The major downside of this approach is I currently don't have a good secret management solution. Currently every secret I want to use has to be deployed to all machines and it is accessed using a well known path. While the secret is pretected by filesystem permissions and not written to disk it would be nice to be able to deploy new secrets without modifying the infrastructure layer configuration as well as not having every secret on every machine. I don't want to put the secrets into the Nix store because that is world readable and fleet services decriptions doens't seem like the right solution either. For now I am satisfied with my solution however I have thought of a couple more methods including running a secret management service or storing a single encryption key on each node and putting encrypted secrets in the Nix store (downloadable from my binary cache) however none of thoses seems great to me.

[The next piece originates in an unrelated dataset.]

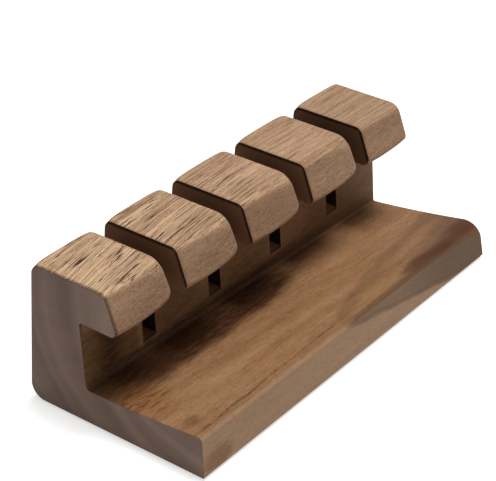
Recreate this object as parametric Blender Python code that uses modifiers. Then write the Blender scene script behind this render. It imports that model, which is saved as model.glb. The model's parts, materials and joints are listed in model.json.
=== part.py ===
"""Desk holder for charging cables.

One block of walnut is milled to a hooked section: a back wall with a jaw that reaches
forward over a low tray. Slots run through the jaw and the wall and leave a row of
fingers, and four rubber pads sit in shallow seats in the underside.

+X runs along the block to the right, +Y to the back and +Z up. The origin is under the
middle of the block, on the surface that the pads stand on.
"""

import math

import bmesh
import bpy
from mathutils import Vector

MM = 0.001

# Depths run forward from the foot of the back face, heights run up from the underside.
LENGTH = 130.0 * MM
HEIGHT = 41.0 * MM
BASE_DEPTH = 57.2 * MM

# The back face leans forward, at the right end a little more than at the left.
BACK_LEAN = 2.7 * MM
BACK_LEAN_AT_RIGHT_END = 3.6 * MM
BACK_LEAN_POWER = 3

# The back wall.
WALL_DEPTH_AT_FLOOR = 19.5 * MM
WALL_DEPTH_AT_JAW = 18.0 * MM

# The jaw.
JAW_TOP_DEPTH = 26.4 * MM
JAW_OVERHANG = 12.7 * MM
JAW_THICKNESS_AT_WALL = 11.2 * MM
JAW_THICKNESS_AT_TIP = 11.4 * MM

# The tray. Its floor runs down along the wall from the left end to the right.
FLOOR_HEIGHT_LEFT = 10.0 * MM
FLOOR_HEIGHT_RIGHT = 6.3 * MM
FLOOR_DISH = 0.4 * MM
LIP_HEIGHT = 12.0 * MM
LIP_SET_BACK = 0.8 * MM

# The slots between the fingers. The row sits right of the middle, so the last finger is
# the narrowest.
SLOT_COUNT = 4
SLOT_PITCH = 27.6 * MM
SLOT_SHIFT = 1.65 * MM
SLOT_WIDTH = 4.9 * MM
SLOT_SILL = 2.9 * MM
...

Another downside to this approach is the difficulty of preforming security updates. Since the services themselves specify the exact versions of their dependencies there is no way to globally update a package. This means that in a situation were an update is required you would have to get the maintainer of every affected service to release a new version instead of having the option to just update the packaged on every system and have them take effect. However this is a well known tradeoff to having exact dependcies and not unique to this solution. It would be nice to have a script that scans the Nix stores of all machines and reports any vulnrable packages it finds. Tracing these packages to the users would be very easy as Nix maintains a full store path dependency graph.

Conclusion

This solution allows seperating the infrastructure layer from the applications so that changes in each are largely independent (expect for required coupling). This allows abstracting away the actual hardware of the cluster and instead focusing on what your services actually need in order to run. This trivializes deployment and dependency management and when combined with NixOS provides a very robust and pure archetecture.